First, she said the boys’ washroom was nearby and shrugged off the other questions with unusual indifference. She said she would not even call the senior supervisor’s attention since the parent’s were complaining about an unworthy incident.

The shocked mother withdrew her daughter’s registration papers in the middle of the school year, despite the undesirable impacts that might lead to her daughter failing the year. She took up the case with the media, given that these types of schools were usually not subject to close supervision by the Ministry of Education. When she was approached by telephone during the ON TV ‘Manchette’ program, the principal did not apologize. Instead, she criticized the behavior of young girls who were less than ten years of age. The shocked program presenter had to finish the call following that non-educational argument, which aimed at discrediting the girls’ reputation.

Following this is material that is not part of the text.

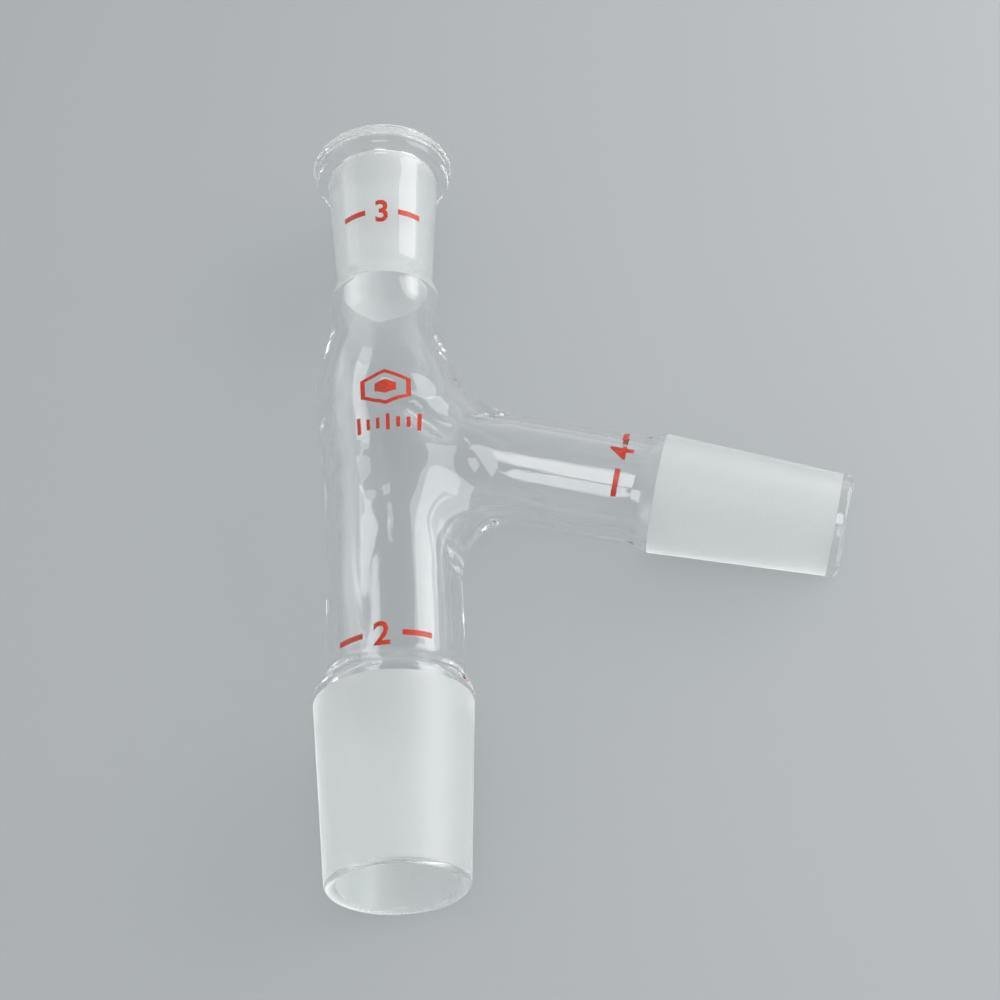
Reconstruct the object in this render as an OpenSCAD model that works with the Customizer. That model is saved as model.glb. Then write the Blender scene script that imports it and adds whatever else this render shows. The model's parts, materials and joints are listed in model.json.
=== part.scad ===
// Distillation head: a straight tube with a ground cone below, a ground socket above for a thermometer
// adapter, and a slanting side arm that ends in a ground cone of its own. It is one piece of blown glass.
// It lies on a table as it comes to rest: on the lower cone's shoulder, the socket's rim and the side cone.
// Millimetres. Heights along the head are measured from the tip of the lower cone.

/* [Lower cone] */
// Diameter at the wide end of the ground part
cone_d = 24; // [22:0.1:29.2]
// Length of the ground part
cone_l = 29; // [20:1:36]

/* [Thermometer socket] */
// Bore at the mouth of the ground socket
socket_d = 14.5; // [12.5:0.1:16]
// Depth of the ground part
socket_l = 23; // [14:1:28]
// Wall around the foot of the ground bore
socket_wall = 1.8; // [1.2:0.1:2.2]
// Wall around the ground bore just under the rim
socket_wall_top = 2.1; // [1.2:0.1:2.6]
// Height of the clear flared mouth above the ground part
mouth_h = 1.5; // [0.8:0.1:3]
// Outer diameter of the beaded rim
rim_d = 23.4; // [22:0.1:27]
// Height of the beaded rim
rim_h = 4.2; // [3:0.1:5.5]

/* [Side cone] */
// Diameter at the wide end of the ground part
side_d = 18.8; // [17:0.1:22]
// Length of the ground part
side_l = 26; // [18:1:32]

/* [Body] */
// From the tip of the lower cone to the top of the rim
head_l = 131.5; // [125:0.5:160]
// Outer diameter of the straight tube
body_d = 20.8; // [17:0.1:22]
// Outer diameter where the tube swells beside the side arm
bulb_d = 22.8; // [20:0.1:27]
// Outer diameter of the neck under the socket
neck_d = 17.7; // [15:0.1:21]
// Glass thickness of the body and the lower cone
wall = 1.8; // [1.2:0.1:2.2]

/* [Side arm] */
// Outer diameter of the side arm
arm_d = 16.6; // [13:0.1:17]
// Glass thickness of the side arm and its cone
arm_wall = 1.6; // [1.2:0.1:2]
// Height at which the side arm's axis crosses the body's
arm_at = 74.8; // [66:0.2:80]
// From the body's axis to the tip of the side arm
arm_reach = 72.7; // [62:0.1:95]
// Angle between the side arm and the lower cone
arm_angle = 75; // [65:1:90]
// Radius of the blown fillet above the side arm
upper_bend = 22; // [12:0.5:26]
// Radius of the blown fillet below the side arm
lower_bend = 9.5; // [5:0.5:12]

/* [Ground joints] */
// Diameter lost for each millimetre of length
taper = 0.1; // [0.08:0.01:0.12]
// Clear polished glass beyond the ground part of the lower cone
cone_tip = 0.9; // [0.9:0.1:3]
// Clear polished glass beyond the ground part of the side cone
side_tip = 3.2; // [0.9:0.1:5]
// Height of the slope from each cone's wide end to its tube
shoulder = 3.8; // [2.6:0.2:6]

/* [Hidden] */
$fn = 96;
curve_steps = 14;   // straight pieces in each blown curve of an outline
past = 1;           // how far a cutting shape runs past what it cuts
seat = 0.15;        // how far a bend's skin lies inside the tubes that it joins

// heights along the head
cone_top = cone_tip + cone_l;
ground_top = head_l - mouth_h;
ground_end = ground_top - socket_l;
neck_high = ground_end - 4.5;
neck_low = ground_end - 8;
bulb_low = arm_at - 12;
bulb_at = arm_at + 8;
// distances along the side arm
side_wide = arm_reach - side_tip - side_l;
// half thicknesses, which are the radii of the fire-polished tips
lip = wall / 2;
arm_lip = arm_wall / 2;
// radii of the two ridges of the rim
bead = rim_h * 0.32;
edge = rim_h * 0.2;

// radius of a ground joint at a distance back from its wide end
function ground_r(wide_d, back) = (wide_d - taper * back) / 2;

// points of a blown swell from [r0, h0] to [r1, h1], level with the axis at both ends
function swell(r0, h0, r1, h1) =
    [for (i = [0:curve_steps]) let(t = i / curve_steps)
        [r0 + (r1 - r0) * (1 - cos(180 * t)) / 2, h0 + (h1 - h0) * t]];

// points of an arc about [r, h]
function arc(r, h, radius, from, to) =
    [for (i = [0:curve_steps]) let(a = from + (to - from) * i / curve_steps)
        [r + radius * cos(a), h + radius * sin(a)]];

// the straight tube's skin between its two joints, a given depth under the outside
function body_skin(depth) = concat(
    swell(cone_d / 2 - depth, cone_top, body_d / 2 - depth, cone_top + shoulder),
    swell(body_d / 2 - depth, bulb_low, bulb_d / 2 - depth, bulb_at),
    swell(bulb_d / 2 - depth, bulb_at + 1, neck_d / 2 - depth, neck_low));

cone_tip_r = ground_r(cone_d, cone_top - lip);
side_tip_r = ground_r(side_d, side_l + side_tip - arm_lip);
socket_foot = ground_r(socket_d, socket_l);
rim_foot = ground_r(socket_d, rim_h - mouth_h) + socket_wall_top;

// the straight tube as a solid rod
module body_outside() {
    rotate_extrude()
        polygon(concat(
            [[0, 0]],
            arc(cone_tip_r - lip, lip, lip, -90, 0),
            body_skin(0),
            swell(neck_d / 2, neck_high, socket_foot + socket_wall, ground_end),
            [[rim_foot, head_l - rim_h]],
            arc(rim_d / 2 - edge / 2 - bead, head_l - rim_h + bead, bead, -60, 60),
            arc(rim_d / 2 - edge, head_l - edge, edge, -20, 90),
            [[0, head_l]]));
}

// the straight tube's bore, run out past both ends
module body_inside() {
    mouth_r = socket_d / 2 + mouth_h;
    rotate_extrude()
        polygon(concat(
            [[0, -past], [cone_tip_r - lip, -past]],
            arc(cone_tip_r - lip, lip, lip, 270, 180),
            body_skin(wall),
            swell(neck_d / 2 - wall, neck_high, socket_foot, ground_end),
            [[socket_d / 2, ground_top]],
            arc(mouth_r, ground_top, mouth_h, 180, 90),
            [[mouth_r, head_l + past], [0, head_l + past]]));
}

// what is about the side arm's axis: the children's own axis becomes that of the arm
module on_arm() {
    translate([0, 0, arm_at])
        rotate([0, 180 - arm_angle, 0])
            children();
}

// the side arm as a solid rod, from the body's axis outwards
module arm_outside() {
    on_arm()
        rotate_extrude()
            polygon(concat(
                [[0, 0], [arm_d / 2, 0]],
                swell(arm_d / 2, side_wide - shoulder, side_d / 2, side_wide),
                arc(side_tip_r - arm_lip, arm_reach - arm_lip, arm_lip, 0, 90),
                [[0, arm_reach]]));
}

// the side arm's bore, run out past its tip
module arm_inside() {
    on_arm()
        rotate_extrude()
            polygon(concat(
                [[0, 0], [arm_d / 2 - arm_wall, 0]],
                swell(arm_d / 2 - arm_wall, side_wide - shoulder, side_d / 2 - arm_wall, side_wide),
                arc(side_tip_r - arm_lip, arm_reach - arm_lip, arm_lip, 180, 90),
                [[side_tip_r - arm_lip, arm_reach + past], [0, arm_reach + past]]));
}

// one blown bend between arm and body: a rod round the fillet's centre, from side_angle to the body
module bend(fillet, beside, up, radius) {
    centreline = fillet + arm_d / 2;
    centre_x = beside - seat + fillet;
    along = (centre_x - up * centreline * cos(arm_angle)) / sin(arm_angle);
    centre_h = arm_at - along * cos(arm_angle) + up * centreline * sin(arm_angle);
    from = up > 0 ? 180 : arm_angle;
    sweep = up > 0 ? arm_angle : 180 - arm_angle;
    translate([centre_x, 0, centre_h])
        rotate([90, 0, 0])
            rotate(from)
                rotate_extrude(angle = sweep)
                    translate([centreline, 0])
                        circle(radius);
}

// both bends, of a given radius
module bends(radius) {
    bend(upper_bend, neck_d / 2, 1, radius);
    bend(lower_bend, body_d / 2, -1, radius);
}

// the whole head standing on the tip of its lower cone, with the side arm towards +X
module standing_head() {
    difference() {
        union() {
            body_outside();
            arm_outside();
            bends(arm_d / 2 - seat);
        }
        body_inside();
        arm_inside();
        bends(arm_d / 2 - seat - arm_wall);
    }
}

// How the head lies. Before it is laid, its axis points to +Y and its side arm to +X. It may touch the
// table at four rings, each given as [centre, axis, radius, radius of its rounded edge].
arm_way = [sin(arm_angle), -cos(arm_angle), 0];
arm_root = [0, arm_at, 0];
tip_ring = [[0, lip, 0], [0, 1, 0], cone_tip_r - lip, lip];
shoulder_ring = [[0, cone_top, 0], [0, 1, 0], cone_d / 2, 0];
rim_ring = [[0, head_l - edge, 0], [0, 1, 0], rim_d / 2 - edge, edge];
wide_ring = [arm_root + side_wide * arm_way, arm_way, side_d / 2, 0];
end_ring = [arm_root + (arm_reach - arm_lip) * arm_way, arm_way, side_tip_r - arm_lip, arm_lip];

// pitch that brings shoulder and rim to one table
span = rim_ring[0].y - shoulder_ring[0].y;
rise = rim_ring[2] - shoulder_ring[2];
pitch = atan2(rise, span) + asin(edge / norm([span, rise]));
table = sin(pitch) * cone_top - cos(pitch) * cone_d / 2;

// sideways lean of the table at which a ring of the arm touches it
function lean(ring, guess = 0, rounds = 4) =
    rounds == 0 ? guess :
    let(tilt = guess * ring[1].x + sin(pitch) * ring[1].y,
        level = table + ring[3] - sin(pitch) * ring[0].y + ring[2] * sqrt(1 - tilt * tilt))
    lean(ring, level / ring[0].x, rounds - 1);

arm_lean = max(lean(wide_ring), lean(end_ring));
roll = -atan2(arm_lean, sqrt(1 - arm_lean * arm_lean - sin(pitch) * sin(pitch)));

// where a point or direction goes when the head is laid
function rolled(v) = [v.x * cos(roll) + v.z * sin(roll), v.y, v.z * cos(roll) - v.x * sin(roll)];
function pitched(v) = [v.x, v.y * cos(pitch) - v.z * sin(pitch), v.y * sin(pitch) + v.z * cos(pitch)];
function laid(v) = pitched(rolled(v));

// how far a laid ring reaches along +X or +Y (axis 0 or 1), or against it with way -1
function reach(ring, axis, way) =
    laid(ring[0])[axis] + way * (ring[2] * sqrt(1 - pow(laid(ring[1])[axis], 2)) + ring[3]);

left = -max(cone_d, bulb_d, rim_d) / 2;
middle_x = (left + reach(end_ring, 0, 1)) / 2;
middle_y = (reach(tip_ring, 1, -1) + reach(rim_ring, 1, 1)) / 2;

module glass_head() {
    color([0.82, 0.87, 0.87, 0.5])
        translate([-middle_x, -middle_y, -table])
            rotate([pitch, 0, 0])
                rotate([0, roll, 0])
                    rotate([-90, 0, 0])
                        standing_head();
}

glass_head();
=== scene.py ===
import bisect
import json
import math

import bmesh
import bpy
from mathutils import Matrix, Vector, noise
from mathutils.bvhtree import BVHTree
from mathutils.geometry import intersect_point_line


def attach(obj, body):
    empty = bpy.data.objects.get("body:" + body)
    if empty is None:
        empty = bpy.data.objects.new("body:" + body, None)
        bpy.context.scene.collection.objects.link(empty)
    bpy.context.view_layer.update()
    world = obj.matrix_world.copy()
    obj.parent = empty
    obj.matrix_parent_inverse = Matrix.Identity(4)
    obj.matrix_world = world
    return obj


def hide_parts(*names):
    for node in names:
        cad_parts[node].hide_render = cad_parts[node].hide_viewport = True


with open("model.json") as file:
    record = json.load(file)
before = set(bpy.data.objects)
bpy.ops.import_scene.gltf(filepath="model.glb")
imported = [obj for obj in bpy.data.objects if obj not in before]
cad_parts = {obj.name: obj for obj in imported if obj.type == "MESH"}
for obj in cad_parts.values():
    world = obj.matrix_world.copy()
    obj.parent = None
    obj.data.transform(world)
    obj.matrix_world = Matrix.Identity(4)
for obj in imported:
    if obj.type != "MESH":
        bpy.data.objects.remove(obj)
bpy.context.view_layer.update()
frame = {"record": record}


# How the head lies. The record's mounts give its two axes: the straight tube's, from the lower cone to the
# thermometer socket, and the side arm's. Every glass shape below is made standing on the tip of its lower
# cone, with the side arm towards +X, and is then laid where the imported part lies.
cone_l = 0.029
cone_tip = 0.0009
cone_top = cone_tip + cone_l
mounts = {m["name"]: m for m in frame["record"]["mounts"]}
cone_place = Vector(mounts["lower_cone"]["pos_m"])
socket_place = Vector(mounts["thermometer_socket"]["pos_m"])
side_place = Vector(mounts["side_cone"]["pos_m"])
head_way = (socket_place - cone_place).normalized()
tip_place = cone_place - head_way * cone_top
side_from_tip = side_place - tip_place
side_wide_x = side_from_tip - head_way * side_from_tip.dot(head_way)
side_way = side_wide_x.normalized()
top_way = side_way.cross(head_way)
lay = Matrix((side_way, -top_way, head_way)).transposed().to_4x4()
lay.translation = tip_place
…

The mother’s crisis was further aggravated after children’s parents refused to help her escalate the case against the school. “Parents tend to be masterful, avoiding friction with the authority and believing that the school punishment is genuine refinement,” she said.

Sweets and beards

This attitude by parents is not unique. The parents of a school owned by Khadija Khairat El-Shater, the daughter of the Muslim Brotherhood Deputy Supreme Guide, had no problem when their children recited the Brotherhood anthem instead of the national anthem at the morning assembly. Brotherhood’s infiltration into the field of education has been part of their empowerment strategies, through which they have groomed many children’s conservative parents who themselves studied and were brought up at these schools 20 years ago.

Parents’ attitudes however are not identical. The parents of Hiba Mohammed, a young student at Asma’ Bint Abu Bakr School in Alexandria, whose name was dropped from the list of honored girls because she did not wear a veil, defended their daughter.

Another parent, Ahmad Abdurrahman, whose daughter is a student at a Cairo school, said a delegation from the Freedom and Justice Party came to the school to launch a propaganda campaign for President Morsi. Having offered the children gifts and sweets, they tried to persuade them in the presence of their teachers that those who fell in the confrontations were not martyrs or victims. Abdurrahman said that was tantamount to brainwashing.

Back to the States where identity is respected

The Brotherhood Minister of Education has downplayed the deletion of the image of a leading woman, Doria Shafik, from the Ministry’s version of the reading book because she was not veiled, while the new reading book for first graders has the picture and the first letter of the word ‘beard’, in addition to another picture and the first letter of the word ‘veil’ in Arabic. Besides, ‘Egypt’ in the songs textbooks has been replaced with ‘Brotherhood’.

“When the salafi sheikh, Muhammad Hussein Yacoub, said to Egypt’s Copts they should immigrate to Canada if they did not like the rule of Islam in Egypt, I, as an Egyptian Muslim, did not know that that message would concern me as well, and that I would seriously consider going to the U.S. Embassy to seek the U.S. nationality for my daughter. At least there I am free to teach my daughter whatever I want,” explained Amina after Huda School’s principal refused to comment on the incident.